** START **

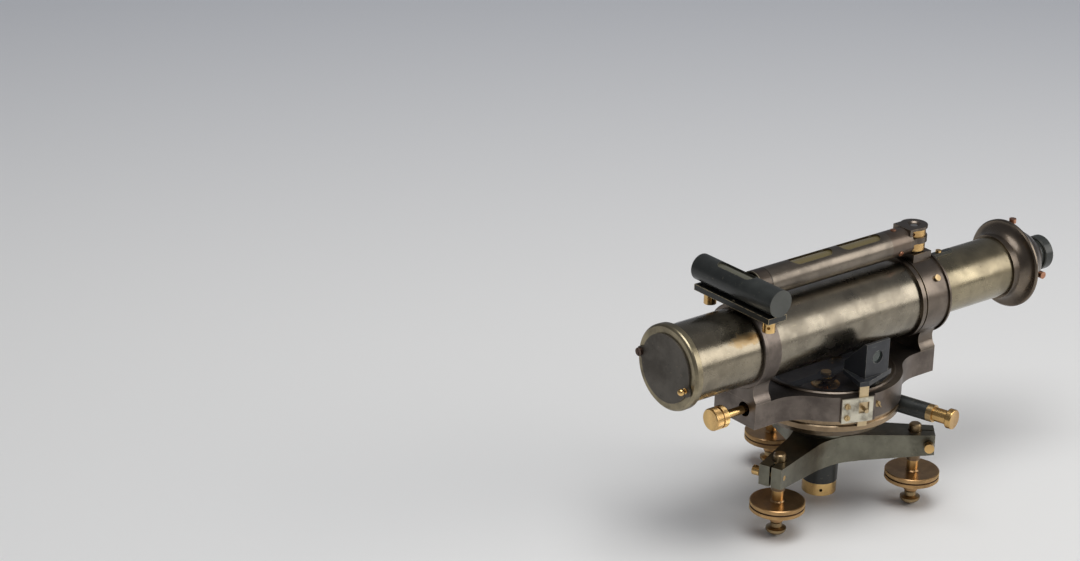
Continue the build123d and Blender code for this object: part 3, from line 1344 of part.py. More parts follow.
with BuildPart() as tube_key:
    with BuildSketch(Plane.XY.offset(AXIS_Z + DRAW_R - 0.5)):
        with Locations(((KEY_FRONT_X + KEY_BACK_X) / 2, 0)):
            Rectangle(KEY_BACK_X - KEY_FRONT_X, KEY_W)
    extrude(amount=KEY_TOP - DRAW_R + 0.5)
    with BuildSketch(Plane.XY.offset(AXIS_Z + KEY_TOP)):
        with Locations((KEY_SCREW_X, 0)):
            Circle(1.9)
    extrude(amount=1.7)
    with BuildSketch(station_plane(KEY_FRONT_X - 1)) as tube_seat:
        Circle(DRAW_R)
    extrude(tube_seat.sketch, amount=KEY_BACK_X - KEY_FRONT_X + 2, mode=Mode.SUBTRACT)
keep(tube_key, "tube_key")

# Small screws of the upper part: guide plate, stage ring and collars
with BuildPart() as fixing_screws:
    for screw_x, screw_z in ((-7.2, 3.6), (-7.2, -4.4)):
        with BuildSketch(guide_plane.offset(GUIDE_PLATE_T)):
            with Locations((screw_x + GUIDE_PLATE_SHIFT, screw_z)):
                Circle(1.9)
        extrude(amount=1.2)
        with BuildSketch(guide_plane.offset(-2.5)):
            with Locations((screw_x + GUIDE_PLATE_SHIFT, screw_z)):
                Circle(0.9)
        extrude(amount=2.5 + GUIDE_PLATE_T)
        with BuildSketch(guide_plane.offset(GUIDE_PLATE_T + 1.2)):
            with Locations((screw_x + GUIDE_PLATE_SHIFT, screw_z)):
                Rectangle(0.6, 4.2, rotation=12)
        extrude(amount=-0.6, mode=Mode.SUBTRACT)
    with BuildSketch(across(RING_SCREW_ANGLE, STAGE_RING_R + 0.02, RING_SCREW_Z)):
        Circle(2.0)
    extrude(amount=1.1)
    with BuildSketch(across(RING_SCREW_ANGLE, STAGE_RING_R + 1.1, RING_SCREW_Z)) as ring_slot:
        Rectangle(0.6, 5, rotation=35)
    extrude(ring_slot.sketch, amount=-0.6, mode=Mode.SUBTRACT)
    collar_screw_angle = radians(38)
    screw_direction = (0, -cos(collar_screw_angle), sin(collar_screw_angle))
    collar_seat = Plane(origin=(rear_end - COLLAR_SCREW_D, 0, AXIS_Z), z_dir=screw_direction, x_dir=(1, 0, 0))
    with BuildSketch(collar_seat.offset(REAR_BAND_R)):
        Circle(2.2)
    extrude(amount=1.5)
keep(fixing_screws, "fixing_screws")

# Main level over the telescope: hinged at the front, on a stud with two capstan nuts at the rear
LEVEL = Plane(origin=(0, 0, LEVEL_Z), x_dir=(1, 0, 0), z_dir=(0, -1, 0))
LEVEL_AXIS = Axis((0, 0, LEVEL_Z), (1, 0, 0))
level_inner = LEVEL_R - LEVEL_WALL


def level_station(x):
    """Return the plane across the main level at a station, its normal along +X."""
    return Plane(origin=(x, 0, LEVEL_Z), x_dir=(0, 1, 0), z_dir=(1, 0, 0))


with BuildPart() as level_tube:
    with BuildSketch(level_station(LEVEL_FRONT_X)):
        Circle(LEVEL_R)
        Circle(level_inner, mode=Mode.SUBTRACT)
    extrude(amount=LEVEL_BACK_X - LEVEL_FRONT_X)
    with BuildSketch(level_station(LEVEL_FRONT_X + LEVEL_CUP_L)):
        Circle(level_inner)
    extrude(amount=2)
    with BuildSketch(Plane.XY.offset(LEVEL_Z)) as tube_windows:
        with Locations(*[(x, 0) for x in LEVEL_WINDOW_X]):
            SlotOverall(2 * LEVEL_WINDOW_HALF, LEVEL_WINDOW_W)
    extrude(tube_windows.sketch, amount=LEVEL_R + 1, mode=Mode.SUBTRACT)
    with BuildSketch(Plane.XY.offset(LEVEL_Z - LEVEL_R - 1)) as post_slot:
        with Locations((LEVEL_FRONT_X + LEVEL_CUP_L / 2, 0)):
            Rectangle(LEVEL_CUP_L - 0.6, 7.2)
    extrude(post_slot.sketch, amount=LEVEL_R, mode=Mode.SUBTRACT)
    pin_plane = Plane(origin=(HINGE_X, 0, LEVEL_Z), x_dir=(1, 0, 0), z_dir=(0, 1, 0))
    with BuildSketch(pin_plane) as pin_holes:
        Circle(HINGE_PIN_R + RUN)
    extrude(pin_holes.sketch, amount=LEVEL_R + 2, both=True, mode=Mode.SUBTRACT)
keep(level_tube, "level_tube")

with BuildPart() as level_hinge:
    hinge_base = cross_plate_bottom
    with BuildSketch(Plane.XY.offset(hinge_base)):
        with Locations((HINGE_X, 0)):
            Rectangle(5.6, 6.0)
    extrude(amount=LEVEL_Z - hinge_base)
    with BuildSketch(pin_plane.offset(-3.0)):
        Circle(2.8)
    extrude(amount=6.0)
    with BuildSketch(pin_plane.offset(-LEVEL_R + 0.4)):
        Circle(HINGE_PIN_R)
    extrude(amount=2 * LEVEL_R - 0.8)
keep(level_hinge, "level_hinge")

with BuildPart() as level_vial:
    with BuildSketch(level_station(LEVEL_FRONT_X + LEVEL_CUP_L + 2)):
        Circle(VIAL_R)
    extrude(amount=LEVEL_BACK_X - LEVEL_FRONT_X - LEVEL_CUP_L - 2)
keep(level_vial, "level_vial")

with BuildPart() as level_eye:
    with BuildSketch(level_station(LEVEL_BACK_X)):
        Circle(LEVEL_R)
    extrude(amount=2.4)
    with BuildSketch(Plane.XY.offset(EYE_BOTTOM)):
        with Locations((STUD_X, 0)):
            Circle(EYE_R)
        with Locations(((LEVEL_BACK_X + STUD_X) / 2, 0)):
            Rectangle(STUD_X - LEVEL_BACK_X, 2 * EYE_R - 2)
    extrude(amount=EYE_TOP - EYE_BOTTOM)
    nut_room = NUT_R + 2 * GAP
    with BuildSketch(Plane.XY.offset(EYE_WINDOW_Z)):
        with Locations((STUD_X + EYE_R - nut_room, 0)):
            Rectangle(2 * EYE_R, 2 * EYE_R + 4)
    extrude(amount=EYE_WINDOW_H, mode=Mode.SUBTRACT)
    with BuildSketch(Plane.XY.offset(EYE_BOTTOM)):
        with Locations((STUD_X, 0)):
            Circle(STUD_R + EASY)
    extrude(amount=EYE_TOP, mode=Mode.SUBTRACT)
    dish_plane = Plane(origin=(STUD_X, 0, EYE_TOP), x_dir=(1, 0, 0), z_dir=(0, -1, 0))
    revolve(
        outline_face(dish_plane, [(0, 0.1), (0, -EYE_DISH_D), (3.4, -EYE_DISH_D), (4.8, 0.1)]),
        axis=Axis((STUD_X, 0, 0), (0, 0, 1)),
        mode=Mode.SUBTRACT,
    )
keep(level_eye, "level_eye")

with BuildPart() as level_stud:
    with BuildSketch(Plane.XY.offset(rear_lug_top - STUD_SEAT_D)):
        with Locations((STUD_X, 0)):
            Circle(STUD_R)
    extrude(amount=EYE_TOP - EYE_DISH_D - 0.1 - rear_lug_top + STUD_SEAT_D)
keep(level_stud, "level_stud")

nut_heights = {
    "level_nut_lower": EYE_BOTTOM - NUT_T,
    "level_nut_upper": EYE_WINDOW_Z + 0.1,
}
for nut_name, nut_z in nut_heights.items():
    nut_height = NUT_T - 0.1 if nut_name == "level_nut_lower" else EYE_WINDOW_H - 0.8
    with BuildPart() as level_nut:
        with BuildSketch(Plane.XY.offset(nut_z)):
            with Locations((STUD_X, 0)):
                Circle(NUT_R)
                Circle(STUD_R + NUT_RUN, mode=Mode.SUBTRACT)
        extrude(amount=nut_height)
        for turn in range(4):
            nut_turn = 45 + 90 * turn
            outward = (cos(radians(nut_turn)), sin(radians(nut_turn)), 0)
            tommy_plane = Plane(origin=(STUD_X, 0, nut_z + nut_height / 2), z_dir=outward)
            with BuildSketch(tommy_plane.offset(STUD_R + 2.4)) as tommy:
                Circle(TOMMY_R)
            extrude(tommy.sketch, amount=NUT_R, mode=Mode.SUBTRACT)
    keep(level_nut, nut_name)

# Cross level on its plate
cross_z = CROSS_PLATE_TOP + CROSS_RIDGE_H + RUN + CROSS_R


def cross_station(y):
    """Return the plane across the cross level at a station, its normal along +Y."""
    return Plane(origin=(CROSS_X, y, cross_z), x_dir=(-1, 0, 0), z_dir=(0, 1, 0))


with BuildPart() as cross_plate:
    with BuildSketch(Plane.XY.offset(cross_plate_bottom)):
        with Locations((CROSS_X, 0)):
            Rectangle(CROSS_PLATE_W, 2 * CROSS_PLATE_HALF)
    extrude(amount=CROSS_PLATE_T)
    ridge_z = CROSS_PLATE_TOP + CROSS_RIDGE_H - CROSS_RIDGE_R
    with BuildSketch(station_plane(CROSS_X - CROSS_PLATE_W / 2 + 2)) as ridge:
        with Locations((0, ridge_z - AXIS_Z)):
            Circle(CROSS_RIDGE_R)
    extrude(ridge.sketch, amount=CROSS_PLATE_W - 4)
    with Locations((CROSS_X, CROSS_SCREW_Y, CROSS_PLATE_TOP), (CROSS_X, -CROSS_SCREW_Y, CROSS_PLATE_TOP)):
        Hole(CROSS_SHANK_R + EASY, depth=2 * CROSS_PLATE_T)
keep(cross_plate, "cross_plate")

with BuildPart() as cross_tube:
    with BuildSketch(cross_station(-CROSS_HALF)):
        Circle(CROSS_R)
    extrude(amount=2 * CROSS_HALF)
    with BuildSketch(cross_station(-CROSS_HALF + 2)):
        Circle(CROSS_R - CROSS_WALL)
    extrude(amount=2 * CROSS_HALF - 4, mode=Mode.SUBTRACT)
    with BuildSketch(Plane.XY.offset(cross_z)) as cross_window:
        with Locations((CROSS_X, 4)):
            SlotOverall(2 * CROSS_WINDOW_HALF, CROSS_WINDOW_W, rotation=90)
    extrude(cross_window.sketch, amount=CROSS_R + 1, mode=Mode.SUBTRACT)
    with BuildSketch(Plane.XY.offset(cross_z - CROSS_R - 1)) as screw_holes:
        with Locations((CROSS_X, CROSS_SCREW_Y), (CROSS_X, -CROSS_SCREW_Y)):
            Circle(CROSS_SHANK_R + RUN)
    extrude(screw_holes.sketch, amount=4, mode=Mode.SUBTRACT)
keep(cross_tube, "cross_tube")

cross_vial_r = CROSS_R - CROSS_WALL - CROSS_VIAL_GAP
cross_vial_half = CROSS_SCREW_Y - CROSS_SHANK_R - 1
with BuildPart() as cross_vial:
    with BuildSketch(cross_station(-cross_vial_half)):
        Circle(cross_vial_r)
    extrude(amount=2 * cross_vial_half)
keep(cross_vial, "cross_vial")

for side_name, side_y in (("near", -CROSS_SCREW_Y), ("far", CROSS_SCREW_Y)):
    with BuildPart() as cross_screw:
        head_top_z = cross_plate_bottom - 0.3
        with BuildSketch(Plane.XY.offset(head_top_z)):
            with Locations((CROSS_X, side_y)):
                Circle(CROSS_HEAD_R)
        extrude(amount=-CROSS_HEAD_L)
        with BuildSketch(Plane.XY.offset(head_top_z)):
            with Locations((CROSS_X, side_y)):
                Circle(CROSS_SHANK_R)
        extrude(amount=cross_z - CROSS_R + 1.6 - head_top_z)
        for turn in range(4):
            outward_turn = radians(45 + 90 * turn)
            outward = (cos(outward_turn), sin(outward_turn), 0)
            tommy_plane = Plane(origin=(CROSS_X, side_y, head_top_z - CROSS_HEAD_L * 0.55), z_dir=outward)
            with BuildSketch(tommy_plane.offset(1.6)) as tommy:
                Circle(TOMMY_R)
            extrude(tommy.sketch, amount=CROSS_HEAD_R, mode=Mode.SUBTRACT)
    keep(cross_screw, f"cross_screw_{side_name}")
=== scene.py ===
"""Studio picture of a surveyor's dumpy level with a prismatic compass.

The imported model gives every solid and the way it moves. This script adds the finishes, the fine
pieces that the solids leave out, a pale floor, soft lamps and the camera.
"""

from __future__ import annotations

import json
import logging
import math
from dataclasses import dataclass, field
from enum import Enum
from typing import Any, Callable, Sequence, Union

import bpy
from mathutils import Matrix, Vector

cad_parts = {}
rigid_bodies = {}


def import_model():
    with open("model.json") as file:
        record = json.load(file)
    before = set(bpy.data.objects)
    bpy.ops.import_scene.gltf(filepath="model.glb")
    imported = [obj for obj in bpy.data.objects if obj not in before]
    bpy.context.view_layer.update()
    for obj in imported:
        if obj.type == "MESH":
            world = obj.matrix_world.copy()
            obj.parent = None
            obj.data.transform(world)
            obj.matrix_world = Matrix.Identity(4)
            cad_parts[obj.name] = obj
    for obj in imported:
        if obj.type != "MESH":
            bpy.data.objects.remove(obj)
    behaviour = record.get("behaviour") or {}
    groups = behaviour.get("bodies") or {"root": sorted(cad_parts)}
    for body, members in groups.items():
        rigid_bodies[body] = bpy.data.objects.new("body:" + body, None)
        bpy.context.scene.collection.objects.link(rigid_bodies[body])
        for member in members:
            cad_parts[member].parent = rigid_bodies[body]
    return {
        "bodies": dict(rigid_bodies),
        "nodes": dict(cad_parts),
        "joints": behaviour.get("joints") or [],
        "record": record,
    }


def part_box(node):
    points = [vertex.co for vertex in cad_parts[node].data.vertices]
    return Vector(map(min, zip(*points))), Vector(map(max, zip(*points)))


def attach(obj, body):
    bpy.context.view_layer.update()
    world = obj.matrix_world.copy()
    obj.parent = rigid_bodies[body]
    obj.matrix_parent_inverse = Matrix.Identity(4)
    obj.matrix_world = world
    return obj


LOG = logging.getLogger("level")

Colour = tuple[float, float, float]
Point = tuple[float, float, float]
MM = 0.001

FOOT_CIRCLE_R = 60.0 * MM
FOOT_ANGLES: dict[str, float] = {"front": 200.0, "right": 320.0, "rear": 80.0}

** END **

§ What is required
Filter the listing above for the string "from" and copy every matching line.

§ Written solution
Continue the build123d and Blender code for this object: part 3, from line 1344 of part.py. More parts follow.
from __future__ import annotations
from dataclasses import dataclass, field
from enum import Enum
from typing import Any, Callable, Sequence, Union
from mathutils import Matrix, Vector